Christopher McQuarrie hat sich hier schlicht und ergreifend übernommen und damit an seinen eigenen Ansprüchen verhoben; man kann den Fim förmlich von Minute zu Minute deutlicher dabei beobachten, wie er in seine Einzelteile zerfällt, wenn die jeweiligen Handlungstableau einfach nicht mehr ineinandergreifen wollen. Dabei evozieren nicht nur Ryan Phillippe (Shooter) und Benicio del Toro (Sicario) als Killer-Duo bereits äußerlich eine ansprechende Gegensätzlichkeit.

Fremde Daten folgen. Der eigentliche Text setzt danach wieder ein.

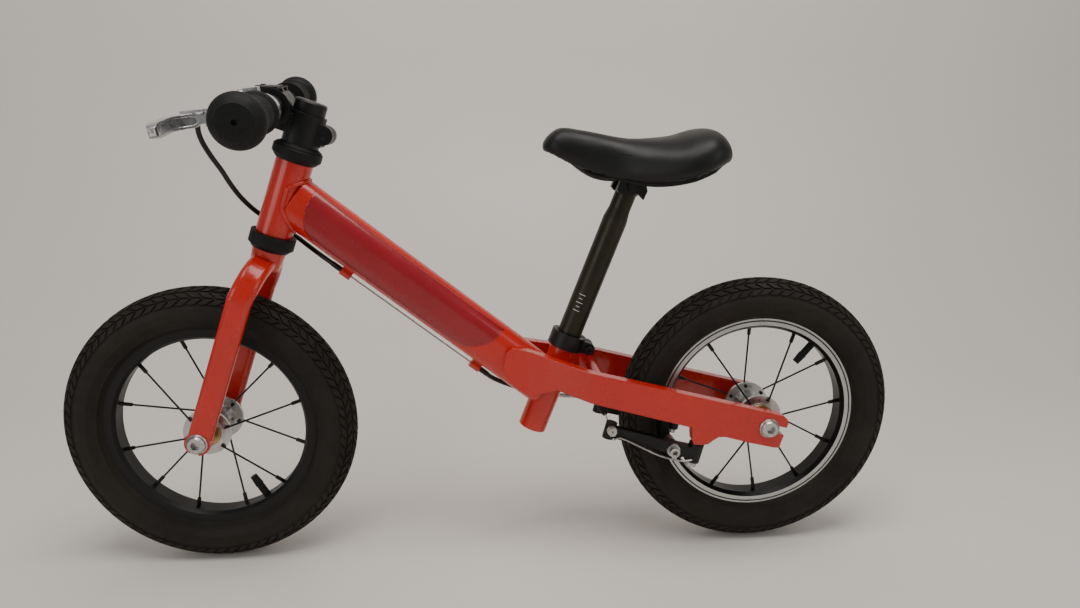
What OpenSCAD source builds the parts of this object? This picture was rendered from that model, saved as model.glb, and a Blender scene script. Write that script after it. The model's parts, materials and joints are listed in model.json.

Gerade die Performance von James Caan (Der Pate) als alternder Vollstrecker Joe Sarno gibt The Way of the Gun angenehme, fast schon intime Zwischentöne, wenn er sich in einer der besten Szenen des Films von seinem suizidalen Partner Abner Mercer (Geoffrey Lewis, Heaven's Gate) verabschiedet. Ein rigoroser Reinfall mag The Way of the Gun nicht sein, aber er ist ein Paradeexemplar für den Ikarius-Effekt im Kino.
Denn inmitten all der von Konflikten geschwängerten Volten, die die Erzählung aufbereitet, und den Silbe für Silbe durchstrukturierten Gesprächen zwischen Mördern, Bodyguards, Handlangern und Draufgängern hat McQuarrie die Sonne nicht etwa berührt, sondern ist postwendend gnadenlos auf dem harten Asphalt der Wirklichkeit aufgeschlagen. Zu sehr heischt The Way of the Gun nach dem Ikonischen, zu wenig Tiefe kann er entfesseln, wenn er die unkonventionellen Hohl- und Zwischenräume im traditionellen Action-Thriller-Konstrukt aufspüren und mit cleveren Impulsen durchfluten möchte. Umso beeindruckender ist es, dass dieser sich inzwischen nicht allein durch das Verfassen von x-beliebigen Drehbüchern über Wasser hält, sondern wieder tatkräftig daran mitarbeitet, der modernen Filmlandschaft seinen eigenen Stempel in weichenstellender Fasson aufzudrücken. Es wäre dennoch eine Lüge, zu behaupten, diese fehlgleitete Selbstüberschätzung von The Way of the Gun hätte überhaupt nichts Faszinierendes an sich.